Really, you can't.  You can't just work your running muscles.  You have to improve your overall fitness, which means working on strength AND running AND flexibility.  How do I know? Because that's what I did all summer and then holy cow I took first place in an Olympic distance duathlon out of freaking nowhere and finally ran a sub-2 half marathon on a course that I have never managed to do that on.  And when I didn't work on total fitness and just did a whole lot of running and skimped out on my weight workouts I kept coming up short on all of my run goals and was continually disappointed.

Don't be continually disappointed.  Run, but don't just run.

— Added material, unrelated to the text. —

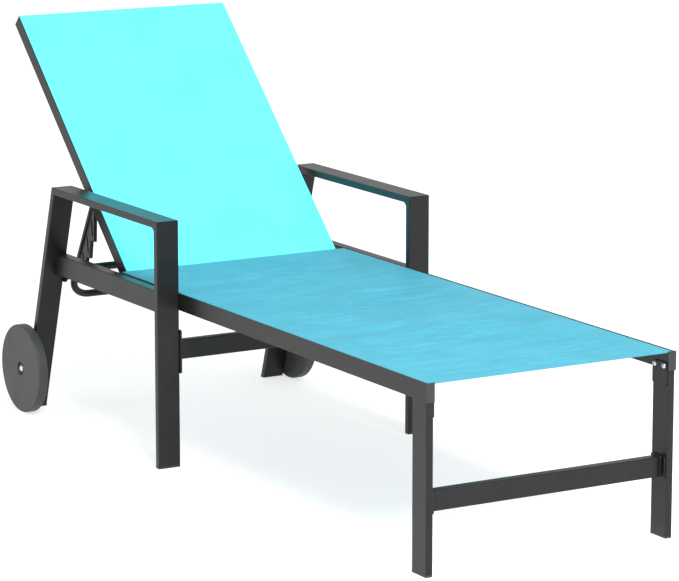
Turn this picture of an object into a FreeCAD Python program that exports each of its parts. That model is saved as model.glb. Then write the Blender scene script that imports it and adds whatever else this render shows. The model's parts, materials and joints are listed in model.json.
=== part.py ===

And then blog about every single workout to bore everyone in the run-o-sphere, posting dumb workout pictures at every single opportunity because hey-it's better than crabbing about work.



A feeble attempt to summarize this post because, speaking of work, I have work to do:
  • You have to have variety in your workouts--variety that makes you greater than the sum of your workout parts.
  • Everyone should have a cool step like I have.  Cats love it.
  • There is no way to keep the dogs out of my pictures, so everyone will just have to deal with that.


Tomorrow's workout:  3 mile easy run at 4 freaking AM.  Good thing large dog is an early riser, too.